Met slappe handjes en knietjes hijs ik me in mijn klamme, koude wetsuit, gesp ik 7,5 kilo lood om en trek ik mijn 25 kilowegende drijfvest met luchttank aan. Ik kan amper van de bank opstaan met zoveel gewicht op mijn rug, laat staan het trapje af naar de duikvlonder. Daar worden we in rap tempo achter elkaar nog net niet het water in geduwd. Frieda en ik doen nog snel even de buddy-check bij elkaar. Met mijn rechterhand op de regulator en mijn duikmasker en mijn linker op mijn loodgordel kijk ik recht vooruit en neem een grote stap voorwaarts. En zo plons ik voor het eerst zelfstandig met duikuitrusting in de oceaan.

 

De golven slaan zout water in mijn gezicht en mond. Praten gaat bijna niet, want ik heb mijn snorkel echt nodig. Dit is heel anders dan in het zwembad. Dan geeft Brad het sein 'naar beneden', ik doe de regulator in mijn mond, laat de lucht uit mijn drijfvest lopen en daar ga ik. Langs een touw trek ik me naar beneden en direct voel ik de druk op mijn oren. Soepel blaas ik met weerstand uit mijn neus om dat te verhelpen. Adem in, adem uit, adem in, adem uit, blijf kalm, adem in, adem uit, blijf tegen mezelf herhalen. Dit zwembad is zoveel groter en vooral dieper dan waar we in geoefend hebben....

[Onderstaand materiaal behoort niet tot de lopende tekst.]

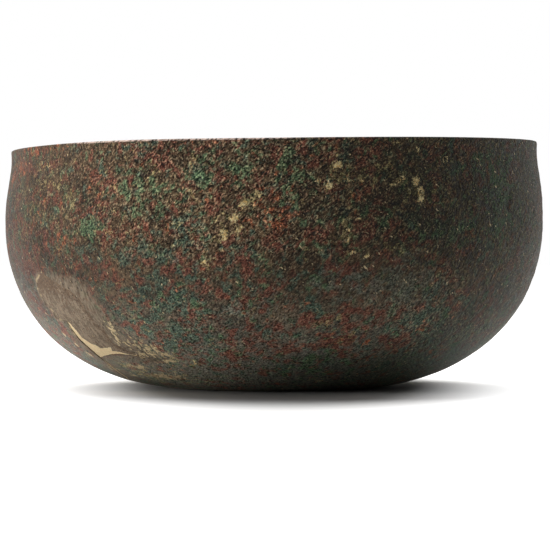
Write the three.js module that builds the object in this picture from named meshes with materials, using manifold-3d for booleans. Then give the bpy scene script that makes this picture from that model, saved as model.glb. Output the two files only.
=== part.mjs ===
// A deep bowl raised from one disc of bronze, broken low on one side and mended.
// Millimetres, +Z up. The origin is the centre of the flat base.
// Azimuth runs counterclockwise from +X, seen from above, so the front is at 270 degrees.
// The mend faces the front left. "Along" is the distance up the wall from the base's centre.
import * as THREE from "three";
import { mergeVertices } from "three/addons/utils/BufferGeometryUtils.js";
import Module from "manifold-3d";

// The body's profile, on its outer face.
const bowlHeight = 120.7;
const baseRadius = 44;
const bellyRadius = 134.3;
const bellyHeight = 82;
const lipRadius = 131.1;

// How far the profile's two curves swing between those points.
const heelReach = 57;
const heelRise = 1.6;
const bellyFall = 43;
const bellyRise = 20.5;
const neckFall = 11.5;
const neckFlare = -0.8;

// The metal is thinnest where it was stretched most, in the wall.
const baseThickness = 3;
const wallThickness = 2.2;
const lipThickness = 3;
const lipBand = 22;
const lipCorner = 1.2;
const lipSquareness = 0.6;

// Hand work: the wall leans, the lip swells at one place, the heel sits off centre
// and the mouth is a little oval.
const lean = { height: 2.4, azimuth: 0 };
const lipSwell = { height: 1, azimuth: 234, spread: 28, below: 30 };
const heelShift = { reach: 1, azimuth: 180, height: 2, fade: 29 };
const oval = { reach: 0.5, azimuth: 0 };

// The mend: two sherds set back in the wall, filler where metal was lost, and a thread of filler.
const jointGap = 0.3;
const fillerRecess = 0.5;
const fillerBacking = 0.8;
const crackFillerWidth = 0.9;
const sideSherdStep = { by: 0.3, azimuth: 195, along: 115 };
const baseSherdStep = { by: -0.25, azimuth: 218, along: 80 };

// Resolution.
const aroundSteps = 72;
const wallSteps = 22;
const lipSteps = 6;
const breakStep = 4;
const breakJag = 0.25;

// Finishes: colour, roughness and metalness.
const darkPatina = [0x4a3f38, 0.62, 0.35];
const wornPatina = [0x5f564c, 0.55, 0.35];
const tonedFiller = [0x6e6353, 0.75, 0];
const bareFiller = [0xc3a26e, 0.85, 0];

const { clamp, degToRad, euclideanModulo, lerp, radToDeg, smoothstep } = THREE.MathUtils;
const lipEdgeHeight = bowlHeight - lipCorner;
const wasm = await Module();
wasm.setup();

// The wall.

function outerProfile() {
  const path = new THREE.Path();
  path.moveTo(0, 0);
  path.lineTo(baseRadius, 0);
  path.bezierCurveTo(
    baseRadius + heelReach, heelRise,
    bellyRadius, bellyHeight - bellyFall,
    bellyRadius, bellyHeight,
  );
  path.bezierCurveTo(
    bellyRadius, bellyHeight + bellyRise,
    lipRadius + neckFlare, lipEdgeHeight - neckFall,
    lipRadius, lipEdgeHeight,
  );
  return path;
}

const profile = outerProfile();
const wallLength = profile.getLength();

// The outer face's radius and height, and its outward direction, this far along the wall.
function station(along) {
  const half = 0.5;
  const at = (distance) => profile.getPoint(clamp(distance / wallLength, 0, 1));
  const run = at(along + half).sub(at(along - half)).normalize();
  return { point: at(along), outward: new THREE.Vector2(run.y, -run.x) };
}

function thicknessAt(along) {
  const thinned = smoothstep(along, baseRadius, baseRadius * 2);
  const thickened = smoothstep(along, wallLength - lipBand, wallLength);
  return baseThickness + (wallThickness - baseThickness) * thinned
    + (lipThickness - wallThickness) * thickened;
}

// Half section of the wall: up the outside, over the rounded lip and back down the inside.
function wallSection(outerInset, innerExtra) {
  const alongs = [0, baseRadius / 2];
  for (let i = 0; i <= wallSteps; i++) alongs.push(lerp(baseRadius, wallLength, i / wallSteps));
  const outside = [];
  const inside = [];
  for (const along of alongs) {
    const { point, outward } = station(along);
    outside.push(point.clone().addScaledVector(outward, -outerInset));
    inside.unshift(point.clone().addScaledVector(outward, -thicknessAt(along) - innerExtra));
  }
  const lipCentre = outside.at(-1).clone().lerp(inside[0], 0.5);
  const lipHalf = outside.at(-1).distanceTo(inside[0]) / 2;
  const lip = [];
  for (let i = 1; i < lipSteps; i++) {
    const angle = (Math.PI * i) / lipSteps;
    const across = Math.sign(Math.cos(angle)) * Math.abs(Math.cos(angle)) ** lipSquareness;
    const up = Math.sin(angle) ** lipSquareness;
    lip.push(new THREE.Vector2(lipHalf * across, lipCorner * up).add(lipCentre));
  }
  return [...outside, ...lip, ...inside];
}

function wallSolid({ outerInset = 0, innerExtra = 0 } = {}) {
  const lathe = new THREE.LatheGeometry(wallSection(outerInset, innerExtra), aroundSteps);
  return solidOf(lathe.rotateX(Math.PI / 2));
}

// Moves a point of the true round bowl to where the uneven, hand-raised one has it.
function handRaised(point) {
  const radius = Math.hypot(point.x, point.y);
  const azimuth = radToDeg(Math.atan2(point.y, point.x));
  const height = point.z / bowlHeight;
  const towards = (place, times = 1) => Math.cos(times * degToRad(azimuth - place.azimuth));
  const heelFade = Math.exp(-(((point.z - heelShift.height) / heelShift.fade) ** 2));
  const grow = heelShift.reach * towards(heelShift) * heelFade + oval.reach * towards(oval, 2) * height;
  const scale = radius > baseRadius ? (radius + grow) / radius : 1;
  const away = euclideanModulo(azimuth - lipSwell.azimuth + 180, 360) - 180;
  const swollen = Math.exp(-((away / lipSwell.spread) ** 2))
    * smoothstep(point.z, bowlHeight - lipSwell.below, bowlHeight);
  const rise = lean.height * towards(lean) * height * (radius / lipRadius) + lipSwell.height * swollen;
  return point.set(point.x * scale, point.y * scale, point.z + rise);
}

// The breaks, drawn on the wall as points of azimuth in degrees and distance along in millimetres.

const breaks = {
  // The crack up the mend's left side, from its low corner to its tip.
  mendLeft: [[213.2, 103.2], [213.2, 109.2], [212.4, 119], [213, 129.5], [210.1, 130.8], [208.5, 131.8],
    [209.1, 135.8], [207, 142.2], [206.5, 148], [207.6, 152.8], [211.2, 156.8]],
  // From the tip down the right side to the mend's far end.
  mendRight: [[211.2, 156.8], [216.8, 150.5], [220.4, 147.2], [222.6, 142.5], [224.2, 129.5],
    [225.7, 125.2], [225.4, 116], [228.7, 110.2], [232.2, 105.8]],
  // From the far end back over the base sherd's round top to the corner.
  mendLow: [[232.2, 105.8], [229.8, 106], [226.8, 106.8], [224.2, 107.3], [220.4, 106.6],
    [216.5, 105.1], [213.2, 103.2]],
  // The crack from the corner down to the heel, between the two sherds.
  heelCrack: [[213.2, 103.2], [213.2, 98.8], [211.2, 91.8], [208.8, 86.5], [205.3, 80.5],
    [200, 76.5], [196, 73.5]],
  // The side sherd's other edges, closed tight on the bowl's left.
  sideEdge: [[196, 73.5], [187, 73], [181, 82], [176, 98], [178, 117], [174, 131], [184, 144],
    [194, 155], [203, 159], [211.2, 156.8]],
  // The base sherd's other edges, closed tight under the heel.
  baseEdge: [[196, 73.5], [199, 62], [209, 54], [220, 55], [232, 63], [230, 78], [233, 93],
    [232.2, 105.8]],
};

// The step from one break point to another, in millimetres round the wall and along it.
function stepBetween(from, to) {
  const degreeWidth = degToRad(station(from.y).point.x);
  return new THREE.Vector2((to.x - from.x) * degreeWidth, to.y - from.y);
}

function stepped(point, step) {
  const degreeWidth = degToRad(station(point.y).point.x);
  return new THREE.Vector2(point.x + step.x / degreeWidth, point.y + step.y);
}

// A break line in short steps, pushed in and out a little like any torn edge.
function breakLine(name) {
  const corners = breaks[name].map(([azimuth, along]) => new THREE.Vector2(azimuth, along));
  const line = [corners[0]];
  for (let i = 1; i < corners.length; i++) {
    const step = stepBetween(corners[i - 1], corners[i]);
    const steps = Math.ceil(step.length() / breakStep);
    const across = new THREE.Vector2(step.y, -step.x).normalize();
    for (let j = 1; j <= steps; j++) {
      const point = corners[i - 1].clone().lerp(corners[i], j / steps);
      const jag = j < steps ? breakJag * (-1) ** line.length : 0;
      line.push(stepped(point, across.clone().multiplyScalar(jag)));
    }
  }
  return line;
}

// Joins break lines end to end into one closed outline.
function outlineOf(...lines) {
  return lines.flatMap((line) => line.slice(0, -1));
}

// The outline moved outwards by this much, or inwards where it is negative.
function offsetOutline(outline, by) {
  const sharpest = 0.5;
  const sign = THREE.ShapeUtils.area(outline) > 0 ? 1 : -1;
  return outline.map((point, i) => {
    const into = stepBetween(outline.at(i - 1), point).normalize();
    const out = stepBetween(point, outline[(i + 1) % outline.length]).normalize();
    const mitre = new THREE.Vector2(into.y + out.y, -into.x - out.x).normalize();
    const reach = 1 / Math.max(sharpest, mitre.x * into.y - mitre.y * into.x);
    return stepped(point, mitre.multiplyScalar(sign * by * reach));
  });
}

// A ribbon of this width along a break line.
function ribbonAlong(line, width) {
  const side = (by) => line.map((point, i) => {
    const before = line[Math.max(i - 1, 0)];
    const after = line[Math.min(i + 1, line.length - 1)];
    const run = stepBetween(before, after).normalize();
    return stepped(point, new THREE.Vector2(run.y, -run.x).multiplyScalar(by));
  });
  return [...side(width / 2), ...side(-width / 2).reverse()];
}

// A solid that cuts through the wall inside an outline, with its sides square to the wall.
// They meet at a focus in the bowl's mouth, which the wall's inside faces.
function throughWall(outline) {
  const focus = new THREE.Vector3(0, 0, bowlHeight);
  const nearest = 0.7;
  const furthest = 1.35;
  const shape = new THREE.Shape(outline);
  const slab = new THREE.ExtrudeGeometry(shape, { depth: 1, bevelEnabled: false });
  const place = slab.getAttribute("position");
  const corner = new THREE.Vector3();
  for (let i = 0; i < place.count; i++) {
    corner.fromBufferAttribute(place, i);
    const azimuth = degToRad(corner.x);
    const { point } = station(corner.y);
    const reach = lerp(nearest, furthest, corner.z);
    corner.set(point.x * Math.cos(azimuth), point.x * Math.sin(azimuth), point.y);
    corner.sub(focus).multiplyScalar(reach).add(focus);
    place.setXYZ(i, corner.x, corner.y, corner.z);
  }
  return solidOf(slab);
}

// Solids and meshes.

// Shared corners are merged, and the slivers that this leaves at a lathe's poles are dropped.
function solidOf(geometry) {
  const weld = 1e-4;
  const bare = geometry.index ? geometry.toNonIndexed() : geometry.clone();
  bare.deleteAttribute("normal");
  bare.deleteAttribute("uv");
  const merged = mergeVertices(bare, weld);
  const triangles = [];
  for (let i = 0; i < merged.index.count; i += 3) {
    const corners = [0, 1, 2].map((c) => merged.index.getX(i + c));
    if (new Set(corners).size === 3) triangles.push(...corners);
  }
  const vertProperties = merged.getAttribute("position").array;
  const triVerts = new Uint32Array(triangles);
  return new wasm.Manifold(new wasm.Mesh({ numProp: 3, vertProperties, triVerts }));
}

function meshOf(name, solid, [color, roughness, metalness]) {
  const { numProp, vertProperties, triVerts } = solid.getMesh();
  const places = [];
  const place = new THREE.Vector3();
  for (let i = 0; i < vertProperties.length; i += numProp) {
    handRaised(place.fromArray(vertProperties, i));
    places.push(place.x, place.y, place.z);
  }
  const geometry = new THREE.BufferGeometry();
  geometry.setAttribute("position", new THREE.Float32BufferAttribute(places, 3));
  geometry.setIndex([...triVerts]);
  geometry.computeVertexNormals();
  const material = new THREE.MeshStandardMaterial({ color, roughness, metalness });
  const mesh = new THREE.Mesh(geometry, material);
  mesh.name = name;
  return mesh;
}

// Moves a sherd square to the wall at one place, as a mend that isn't quite flush leaves it.
function stepOut(mesh, { by, azimuth, along }) {
  const { outward } = station(along);
  const angle = degToRad(azimuth);
  mesh.position.set(outward.x * Math.cos(angle), outward.x * Math.sin(angle), outward.y).multiplyScalar(by);
  return mesh;
}

function mendOutlines() {
  const [left, right, low, crack, side, base] =
    ["mendLeft", "mendRight", "mendLow", "heelCrack", "sideEdge", "baseEdge"].map(breakLine);
  const bareEnd = 1;
  return {
    gap: outlineOf(left, right, low),
    sideSherd: outlineOf(crack.toReversed(), left, side.toReversed()),
    baseSherd: outlineOf(crack, base, low),
    crack: ribbonAlong(crack.slice(bareEnd, -bareEnd), crackFillerWidth),
  };
}

function buildBowl() {
  const wall = wallSolid();
  const fillerWall = wallSolid({ outerInset: fillerRecess, innerExtra: fillerBacking });
  const outlines = mendOutlines();
  const cutter = (name, by) => throughWall(offsetOutline(outlines[name], by));

  let body = wall;
  for (const name of ["sideSherd", "baseSherd", "gap"]) body = body.subtract(cutter(name, jointGap / 2));
  const crackKerf = cutter("crack", jointGap);
  const sherd = (name) => wall.intersect(cutter(name, -jointGap / 2)).subtract(crackKerf);

  const bowl = new THREE.Group();
  bowl.add(
    meshOf("bowl_body", body, darkPatina),
    stepOut(meshOf("side_sherd", sherd("sideSherd"), wornPatina), sideSherdStep),
    stepOut(meshOf("base_sherd", sherd("baseSherd"), wornPatina), baseSherdStep),
    meshOf("break_filler", fillerWall.intersect(cutter("gap", -jointGap / 2)), tonedFiller),
    meshOf("crack_filler", fillerWall.intersect(cutter("crack", 0)), bareFiller),
  );
  return bowl;
}

export default buildBowl();
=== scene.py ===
import math
import random

import bmesh
import bpy
import numpy as np
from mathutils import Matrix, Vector, kdtree, noise


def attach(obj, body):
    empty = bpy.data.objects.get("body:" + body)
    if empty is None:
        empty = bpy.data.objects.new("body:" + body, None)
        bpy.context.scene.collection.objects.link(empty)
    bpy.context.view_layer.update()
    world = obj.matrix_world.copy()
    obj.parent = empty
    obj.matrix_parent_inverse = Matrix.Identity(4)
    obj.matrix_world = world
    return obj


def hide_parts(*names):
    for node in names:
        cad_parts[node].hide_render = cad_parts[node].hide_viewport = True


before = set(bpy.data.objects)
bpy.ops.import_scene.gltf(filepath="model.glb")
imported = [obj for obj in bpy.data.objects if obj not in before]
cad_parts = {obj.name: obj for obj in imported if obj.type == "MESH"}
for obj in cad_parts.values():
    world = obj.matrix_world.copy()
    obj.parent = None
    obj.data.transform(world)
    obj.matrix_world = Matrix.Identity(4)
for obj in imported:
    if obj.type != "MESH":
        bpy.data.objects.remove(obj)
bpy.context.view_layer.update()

# A mended bronze bowl. Shapes are worked out in millimetres and end in metres.
# Azimuth runs counterclockwise from +X, so the front is at 270 degrees.
# Along is the distance up the wall from the centre of the base, on the outer face.

bpy.context.scene.view_settings.view_transform = "Standard"
toMetres = 0.001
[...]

Brad geeft middels handsignalen aan dat we op onze knieën moeten gaan zitten. Daar moeten we het truukje laten zien waarin we ons masker half met water vullen en weer leegblazen. Niet moeilijk, maar het zoute zeewater prikt verschrikkelijk in mijn neus en ogen. Ik weet opeens niet meer zo zeker of duiken wel wat voor me is. Met Frieda gaat het ogenschijnlijk goed, gelukkig, maar praten kan niet onder water dus ik blijf een beetje nerveus. Zodra we weer aan boord gaan komt de misselijkheid terug dus ik hang nog wat over de inmiddels vertrouwde reling in de wetenschap dat het echt wel wegtrekt straks. Voor alle zekerheid sla ik de lunch over. Aan het leven aan boord moet ik ook wennen. Altijd op je blote, dus natte, koude, voeten, WC's die meteen de douche zijn en de geur van eten en natte wetsuits overal. Gelukkig is de deining nu stukken minder zodat ik even kan gaan liggen in onze vrij luxe tweepersoonhut.

 

De tweede en laatste duik van de dag gaat al een stuk beter. Ik zie zowaar iets van de omgeving, prachtige vissen, roggen en koraal, midden voor mijn neus. Frieda pakt mijn hand vast en samen zweven we een stukje boven het Great barrier reef. Ik zeg tegen mezelf dat dit de reden is waarvoor ik dit allemaal doorsta. En dat helpt, maar als ik op de boot in mijn natte badpak in de koude wind, mijn uitrusting opruim ben ik doodmoe en uitgedroogd. Na een hele fles water val ik als een blok in slaap. Rond etenstijd word ik kiplekker met enorme honger wakker. Later op de avond kan ik zelfs weer grapjes maken en bier drinken. De gedachte aan morgen onderdruk ik voorlopig. Dan staan vier duiken op het programma waarvan er één in het donker, ik ben nu al kapot van twee keer kopje onder.

De eerste duik morgen is om 7:30 uur. Ik voel dezelfde weerstand als voor de eerste wedstrijd op de zondagochtend van een waterpolotoernooi. Maar dat is morgen, nu prijs ik me gelukkig dat ik deze dag heb overleefd en dat ik me beter voel. Met de gedachte dat ik alles heb gedaan wat me te doen stond, val ik om 21 uur als een blok in slaap.